実技試験のタイムスケジュールはこんな感じでした。

時刻 作業 得点
05:45 試験官とチャットしながら試験準備 0
06:00 試験開始、ADに着手 0
07:30 ADの初期侵入に苦戦、独立マシンAに着手 0
08:30 独立マシンAの初期侵入に成功、独立マシンAの権限昇格に着手 10
09:30 独立マシンAの権限昇格に苦戦、独立マシンBに着手 10
09:45 独立マシンBの初期侵入に成功、独立マシンBの権限昇格に着手 20
10:00 独立マシンBの権限昇格に成功、AD攻略を再開して泥沼へ 30
15:00 AD攻略を断念、独立マシンAの権限昇格を再開 30
16:00 独立マシンAの権限昇格に成功、独立マシンCに着手 40
20:00 独立マシンCの初期侵入に成功、独立マシンCの権限昇格に着手 50
23:00 独立マシンCの権限昇格に成功、ADは諦めてレポート作成準備へ 60
03:20 試験官に終了を伝えて、実技試験終了 60
総合得点(独立マシン20点 * 3台 + ボーナスポイント10点) 70

40点のADセットが攻略できず、ボーナスポイント込みで合格点ぎりぎりの70点!
独立マシンは難易度のばらつきが激しく、完答できたのは幸いでした。
ADセットに関しては、自分の先入観による調査漏れがあったことに後日気が付きました。

レポート

少しでも減点されたら落ちる!という状況だったため、非常に丁寧に作りました。
フォーマットはOffSecが出しているテンプレートを利用しましたが、指定のフォーマットは無いようです。
実技試験で心身に大ダメージを受けたので、のろのろとレポートを書いて夜12時頃に提出しました。

試験結果

レポート提出から12時間程度でOffSecのexamページに合格の記載がありました。
また、レポート提出から36時間程度で合格通知と認定バッジ支給のメールが届きました。

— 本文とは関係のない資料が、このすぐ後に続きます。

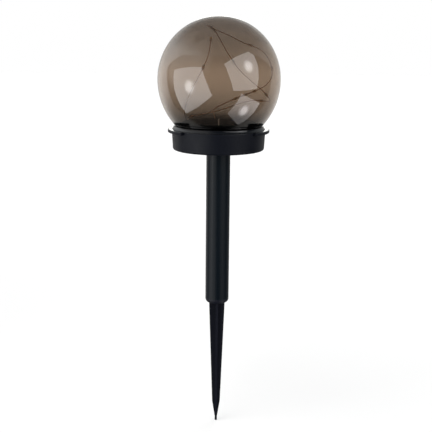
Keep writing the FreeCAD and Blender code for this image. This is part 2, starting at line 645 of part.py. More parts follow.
def make_top_plate():
    """Raised plate with the panel's tray, its foot on the housing's ribs and three screw posts underneath."""
    body = new_body("top_plate", UNDERSIDE)
    under = "(%s - plate_thickness)" % PLATEAU_HEIGHT
    revolve(body, outline(new_sketch(body), [
        ("0", under),
        (PLATEAU_RADIUS + " - plate_wall", under),
        (PLATEAU_RADIUS + " - plate_wall", SEAT_HEIGHT),
        (SKIRT_BORE + " - foot_gap", SEAT_HEIGHT),
        (SKIRT_BORE + " - foot_gap", SEAT_HEIGHT + " + foot_thickness"),
        (PLATEAU_RADIUS, SEAT_HEIGHT + " + foot_thickness"),
        (PLATEAU_RADIUS, PLATEAU_HEIGHT + " - plateau_round"),
        (PLATEAU_RADIUS + " - plateau_round", PLATEAU_HEIGHT),
        ("0", PLATEAU_HEIGHT),
    ], {6: "plateau_round"}))
    spot = (SCREW_CIRCLE + " * cos(screw_direction)", SCREW_CIRCLE + " * sin(screw_direction)")
    post = pad(body, disc(new_sketch(body, "XY_Plane", "boss_height"), *spot, "post_radius"),
               under + " - boss_height + plate_thickness / 2")
    repeat(body, [post], "screw_count")
    circle = disc(new_sketch(body, "XY_Plane", "boss_height"), *spot, "screw_radius + screw_play")
    pilot = pocket(body, circle, "screw_length + recess_depth - boss_height + 1")
    repeat(body, [pilot], "screw_count")
    half_tray = "(panel_side / 2 + tray_gap)"
    pocket(body, rectangle(new_sketch(body, "XY_Plane", TRAY_FLOOR),
                           "-" + half_tray, "-" + half_tray, half_tray, half_tray), "tray_depth")
    pocket(body, rectangle(new_sketch(body, "XY_Plane", under),
                           "-lead_slot_length / 2", "lead_slot_y - lead_slot_width / 2",
                           "lead_slot_length / 2", "lead_slot_y + lead_slot_width / 2"), "plate_thickness")
    pocket(body, disc(new_sketch(body, "XY_Plane", under), "grommet_x", GROMMET_Y,
                      "grommet_radius + grommet_play"), "plate_thickness")
    return body


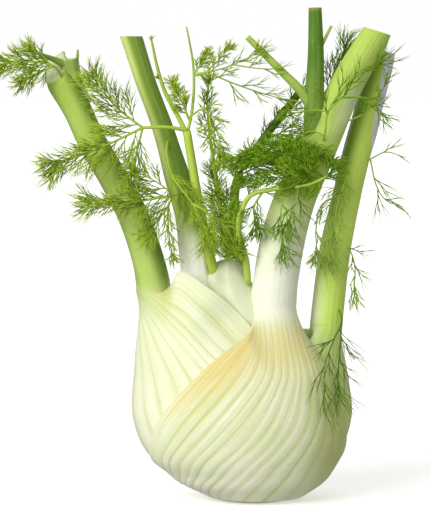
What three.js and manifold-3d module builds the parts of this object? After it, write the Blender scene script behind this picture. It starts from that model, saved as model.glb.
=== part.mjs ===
// A fennel bulb with its cut stalks and feathery leaves, standing on its trimmed root end.
// Millimetres, +Z up. The origin is the centre of the flat root cut, and -Y is the front.
// Each leaf is one solid: a sheath that wraps the bulb and the stalk that grows out of it.
// The sheaths lie over each other like those of the real plant, a hair's gap apart.

import * as THREE from "three";
import { mergeVertices } from "three/addons/utils/BufferGeometryUtils.js";
import Module from "manifold-3d";

const wasm = await Module();
wasm.setup();

// Driving dimensions
const bulbWidth = 100.7;
const bulbDepth = 69;
const layerGap = 0.3; // between two pieces that touch
const cutGap = 0.36; // the same, cut into the covered leaves
const layerStep = 1.2; // each sheath stands this far proud of the one it covers
const rimThickness = 0.9; // a sheath's thin margin
const rootCutRadius = 16;
const rootHeight = 2.9;
const needleRadius = 0.58; // a leaflet at its root
const stemSides = 4;
const threadRadius = [0.8, 0.5]; // a spray's own stem at its root and tip, unless it gives one

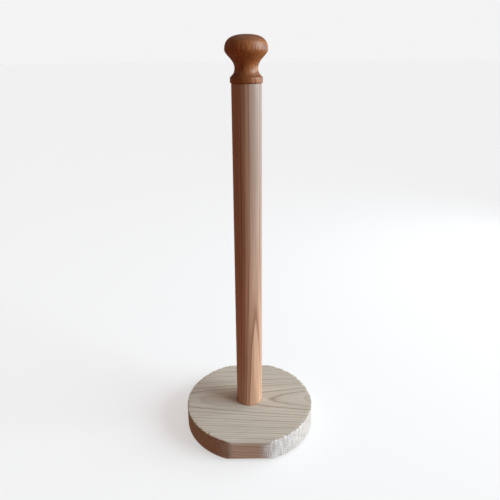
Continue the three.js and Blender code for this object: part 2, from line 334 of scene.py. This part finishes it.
def knob_turning():
    """Collar band, turned line, flare, neck, bulb and crown, over the hole in the foot."""
    foot, bulb = KNOB_LOW.z, (KNOB_HIGH.x - AXIS.x, KNOB_BULB_HEIGHT)
    neck = (KNOB_NECK_RADIUS, KNOB_NECK_HEIGHT)
    crown = (0, KNOB_HIGH.z - foot)
    band = KNOB_COLLAR_RADIUS - KNOB_COLLAR_EDGE
    outline = knob_hole()
    outline += arc(band, KNOB_COLLAR_EDGE, KNOB_COLLAR_EDGE, -90, 0, 6)
    outline += arc(band, KNOB_COLLAR_HEIGHT - KNOB_COLLAR_EDGE, KNOB_COLLAR_EDGE, 0, 75, 6)
    groove = (outline[-1][0] - 2 * KNOB_GROOVE, outline[-1][1] - KNOB_GROOVE)
    flare = (outline[-1][0] - KNOB_GROOVE, outline[-1][1] + KNOB_GROOVE)
    outline += [groove, flare]
    outline += sweep(
        flare,
        (flare[0] - KNOB_FLARE_FULLNESS, flare[1] + KNOB_FLARE_FULLNESS),
        (neck[0], neck[1] - KNOB_NECK_LOWER_FULLNESS),
        neck,
        18,
    )
    outline += sweep(
        neck,
        (neck[0], neck[1] + KNOB_NECK_UPPER_FULLNESS),
        (bulb[0], bulb[1] - KNOB_BULB_UNDER_FULLNESS),
        bulb,
        36,
    )
    outline += sweep(
        bulb,
        (bulb[0], bulb[1] + KNOB_CROWN_FULLNESS * (crown[1] - bulb[1])),
        (KNOB_CROWN_FULLNESS * bulb[0], crown[1]),
        crown,
        36,
    )
    outline = [(radius, foot + height) for radius, height in outline]
    return turned("knob_turning", outline, AXIS, KNOB_POINTS)


def felt_pad(name):
    """A pressed felt disc: soft edges, and a cut side that is a little uneven."""
    low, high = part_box(name)
    centre, radius = (low + high) / 2, (high.x - low.x) / 2
    edge = PAD_EDGE_RADIUS
    outline = straight((0, low.z), (radius - edge, low.z), 8)
    outline += arc(radius - edge, low.z + edge, edge, -90, 0, 4)
    outline += arc(radius - edge, high.z - edge, edge, 0, 90, 4)
    outline += [(radius * share, high.z) for share in (0.8, 0.6, 0.4, 0.2, 0)]
    piece = turned(name + "_felt", outline, centre, PAD_POINTS)
    for vertex in piece.data.vertices:
        out = Vector((vertex.co.x - centre.x, vertex.co.y - centre.y, 0))
        if out.length > 0.8 * radius:
            uneven = 0.5 + 0.5 * noise.noise(vertex.co * 1400)
            vertex.co -= out.normalized() * PAD_UNEVENNESS * uneven
    return piece


# Materials


def srgb(code):
    """A linear colour from the usual six hexadecimal digits."""
    channels = (int(code[i : i + 2], 16) / 255 for i in (0, 2, 4))
    return tuple(c / 12.92 if c <= 0.04045 else ((c + 0.055) / 1.055) ** 2.4 for c in channels) + (1,)


class Finish:
    """A material with one Principled shader, and short ways to add nodes and join them."""

    def __init__(self, name, **constants):
        self.material = bpy.data.materials.new(name)
        self.material.use_nodes = True
        self.tree = self.material.node_tree
        self.shader = self.tree.nodes["Principled BSDF"]
        coordinates = self.add("ShaderNodeTexCoord").outputs
        self.place, self.facing = coordinates["Object"], coordinates["Normal"]
        for socket, value in constants.items():
            self.shader.inputs[socket.replace("_", " ")].default_value = value

    def add(self, kind, settings=None, **inputs):
        """A node with its settings made and its inputs joined by name."""
        node = self.tree.nodes.new(kind)
        for setting, value in (settings or {}).items():
            setattr(node, setting, value)
        for socket, value in inputs.items():
            self.join(value, node.inputs[socket.replace("_", " ")])
        return node

    def join(self, value, socket):
        """Lead another node's output, or a constant, into a socket."""
        if isinstance(value, bpy.types.NodeSocket):
            self.tree.links.new(value, socket)
        else:
            socket.default_value = value

    def drive(self, name, value):
        self.join(value, self.shader.inputs[name])

    def math(self, operation, *values, clamp=False):
        node = self.add("ShaderNodeMath", {"operation": operation, "use_clamp": clamp})
        for socket, value in zip(node.inputs, values):
            self.join(value, socket)
        return node.outputs[0]

    def xyz(self, vector):
        return self.add("ShaderNodeSeparateXYZ", Vector=vector).outputs

    def scaled(self, scale):
        """The piece's own coordinates, with each axis multiplied."""
        settings = {"operation": "MULTIPLY"}
        node = self.add("ShaderNodeVectorMath", settings)
        self.join(self.place, node.inputs[0])
        node.inputs[1].default_value = scale
        return node.outputs[0]

    def noise(self, scale, detail=2.0, roughness=0.5, distortion=0.0):
        """Noise from 0 to 1 whose grains measure about 1 / scale metres along each axis."""
        return self.add(
            "ShaderNodeTexNoise",
            Vector=self.scaled(scale),
            Scale=1.0,
            Detail=detail,
            Roughness=roughness,
            Distortion=distortion,
        ).outputs[0]

    def wander(self, scale, width):
        """A smooth wandering about nothing, width from end to end."""
        centred = self.math("SUBTRACT", self.noise(scale), 0.5)
        return self.math("MULTIPLY", centred, width)

    def remap(self, value, low, high, to_low=0.0, to_high=1.0):
        """value moved smoothly from low..high to to_low..to_high, and held at those ends."""
        node = self.add("ShaderNodeMapRange", {"interpolation_type": "SMOOTHSTEP"})
        for socket, number in zip(node.inputs, (value, low, high, to_low, to_high)):
            self.join(number, socket)
        return node.outputs[0]

    def ramp(self, value, *stops):
        """A curve through (position, level) stops."""
        node = self.add("ShaderNodeValToRGB", Fac=value)
        elements = node.color_ramp.elements
        while len(elements) < len(stops):
            elements.new(0.5)
        for element, (position, level) in zip(elements, stops):
            element.position = position
            element.color = (level, level, level, 1)
        return node.outputs[0]

    def mix(self, share, first, second, blend="MIX"):
        node = self.add("ShaderNodeMix", {"data_type": "RGBA", "blend_type": blend})
        self.join(share, node.inputs[0])
        self.join(first, node.inputs[6])
        self.join(second, node.inputs[7])
        return node.outputs[2]

    def over(self, value, threshold):
        """How far a value rises over a threshold."""
        return self.math("SUBTRACT", value, threshold, clamp=True)

    def veil(self, colour, mask, strength, code):
        """A colour with another, given as an sRGB code, laid thinly over it where a mask says."""
        return self.mix(self.math("MULTIPLY", mask, strength), colour, srgb(code))

    def along(self, degrees):
        """How far a place lies from the column's axis in a level direction."""
        x, y, _ = self.xyz(self.place)
        east, north = self.math("SUBTRACT", x, AXIS.x), self.math("SUBTRACT", y, AXIS.y)
        east_share = self.math("MULTIPLY", east, math.cos(math.radians(degrees)))
        north_share = self.math("MULTIPLY", north, math.sin(math.radians(degrees)))
        return self.math("ADD", east_share, north_share)

    def bump(self, *layers):
        """Relief from (height, depth in metres) layers, one over the other."""
        normal = None
        for height, depth in layers:
            node = self.add("ShaderNodeBump", Height=height, Strength=1.0, Distance=depth)
            if normal:
                self.join(normal, node.inputs["Normal"])
            normal = node.outputs["Normal"]
        self.drive("Normal", normal)


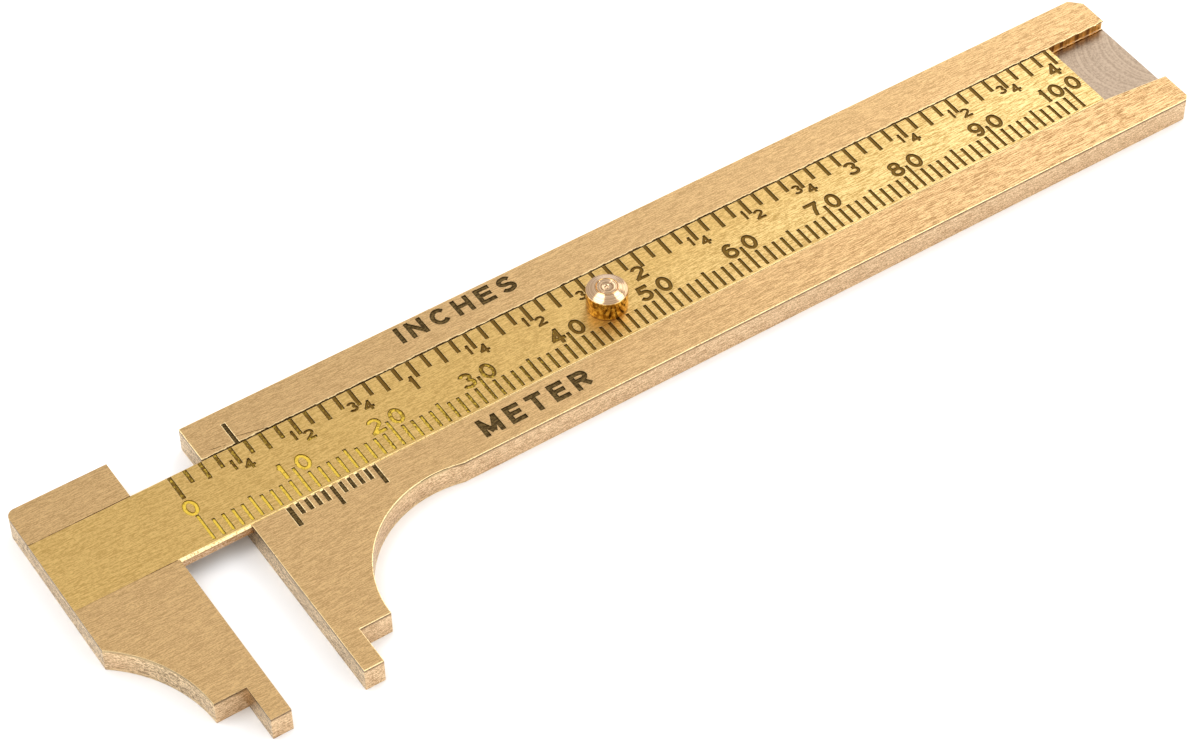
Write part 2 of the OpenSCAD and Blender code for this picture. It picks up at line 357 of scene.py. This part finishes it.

実技試験の時点で合格最低点であることから、レポートの減点は無かったと思われます。
つまり僕のレポートは完璧だったということですね!
書くべき内容がきちんと記載されていれば、減点されないようです。

感想

合格点になかなか到達できず、大変な試験になってしまいました。
休憩は1時間に1度取りましたが、点数不足の焦りから長時間の休憩は取れませんでした。
また時間とともに集中力が切れてきて、結果を出せなくなって更に焦る…という悪循環も辛かったですね。

試験を通じて、特に重要な要素だと思ったのは2点です。

  • 正しく情報収集すること
  • 諦めずにトライ&エラーを続けること

当たり前の内容ではあるものの、本番では焦りや緊張で失敗しかねません。
特に情報収集は不備があると詰むことがあるので要注意です。漏れなく情報を集め、分からないことはインターネットなどできちんと調べる必要があります。
調査に関してはHacktricksに大量の情報が集約されており、試験でも活躍してくれました。

おわりに

OSCPは、勉強していて非常に楽しい資格でした。
知識をひたすら暗記するような苦行が無いので、その点もありがたかったです。
OffSec社はOSCP以外にも色々な資格があるので、今後もチャレンジしていく予定です!

OSCPに興味がある、という方に本記事の内容が参考になれば幸いです。